Now that you’ve got the oil sorted, move onto the fuel. You should add some fuel stabilizer to your petrol to stop your gas going off. Depending on your riding calendar, you might want to drain the carbs; fuel can turn into a pretty viscous liquid when left for more than four or five months, so if you’ve got a long hibernation in mind, drain your carbs, otherwise you’ll be left with clogged jets in the new year, which is less than ideal. Once you’ve added the good stuff, let your bike idle for ten minutes or so, allowing the stabilizer to work it’s way around the fuel system.
Never Enough Lube
You might want to consider lubing the inside of the cylinder if you’re going to be leaving the bike alone for a while’ the best way to do this is to remove your spark plugs and pour a small dose of clean oil or even WD-40 (about a tablespoon) down the holes. Turn the engine over to move the crank; this will make sure that the walls get an even covering. If the cylinder walls aren’t nicely lubricated, they may corrode which will be a big problem later on. When you’re done, give your spark plugs a decent wipe over with WD-40 and put them back where they belong.
The Exhaust System
Exhausts are a real pain to remedy when they rust – which they most certainly will if left alone over the winter – and who can afford a regular re-chroming? Even the toughest shop bought ‘heat-resistant’ paints aren’t really good enough for covering up the rust either, so take care of the exhaust before you put it to bed. A quick coat of WD-40 over the pipe will be enough for that area but pay attention to the end and wipe it down nicely; to really go to town by using a regular carrier bag and elastic band seal the end up altogether. It’ll stop any excess moisture from getting into the areas that you can’t reach.

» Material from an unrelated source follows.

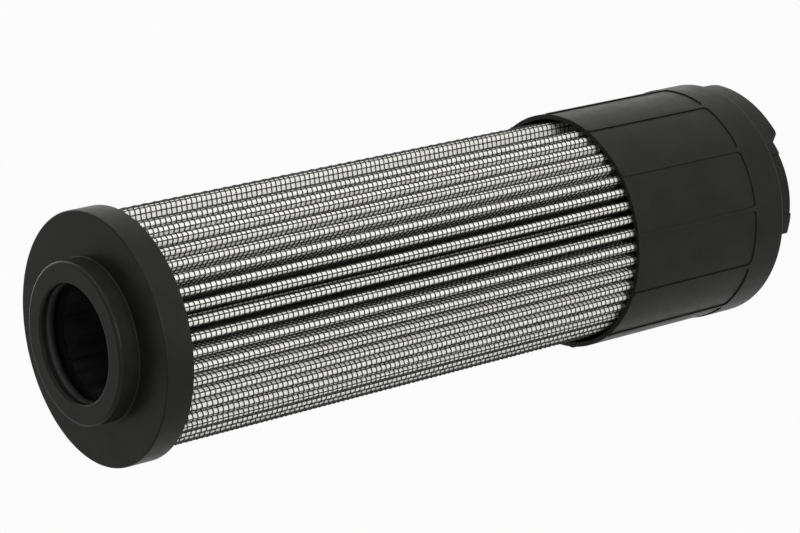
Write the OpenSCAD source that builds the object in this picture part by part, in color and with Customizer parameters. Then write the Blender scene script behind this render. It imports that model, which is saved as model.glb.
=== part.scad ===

This one, everyone should know but just in case we’ll go over it again. If you’re going to be storing your motorcycle for the winter (or for any significant period of time in any season) then you should remove the battery from the bike and store it somewhere with a mild temperature, nothing below zero! Removing the battery is a good idea because even when they’re switched off, motorcycles can still drain the battery. A dead battery is a dead battery. Whip it out and give the terminals a good clean and lube them up again with dielectric grease. If you’ve got a battery tender, now’s the time; they work to keep your battery healthy and come Spring, you’ll be good to go.
The Final Wash
Give your bike a good wash while you’re there; washing the bike and giving it a wax is a great way to protect it over the winter months, even if no-one is going to be there to see it…and washing your bike is fun, right? Once you’re done, make sure it’s completely dry before moving on to the last real hands on stage: the final application of WD-40. Give the bike a light mist of the good stuff over all of the metal parts, including the chain, frame and rims – not the brake system of tyres though! This’ll protect those areas from corrosion.
Before you put the cover on, find a good spot for the bike to sit in; ideally, it should be away from any windows, where the sun can damage anything and away from any patches of floor that get cold. Many riders also like to place their bikes on specific stands that keep the tyres off the ground altogether, protecting the tyre from accumulating bulges and flat spots and also to keep the load off of the suspension. If that’s not an option, check your pressures and return them to the factory specification and keep an eye on them throughout the winter; moving your tyres every now and again will also prevent flat spots from occurring too.
As soon as you’re done, it’s time to put that cover over the bike and say goodbye to it for a few months. Investing in a decent cover is well worth the minor expense; other coverings like tarps or old sheets can actually damage the bike rather than protect it. You have been warned!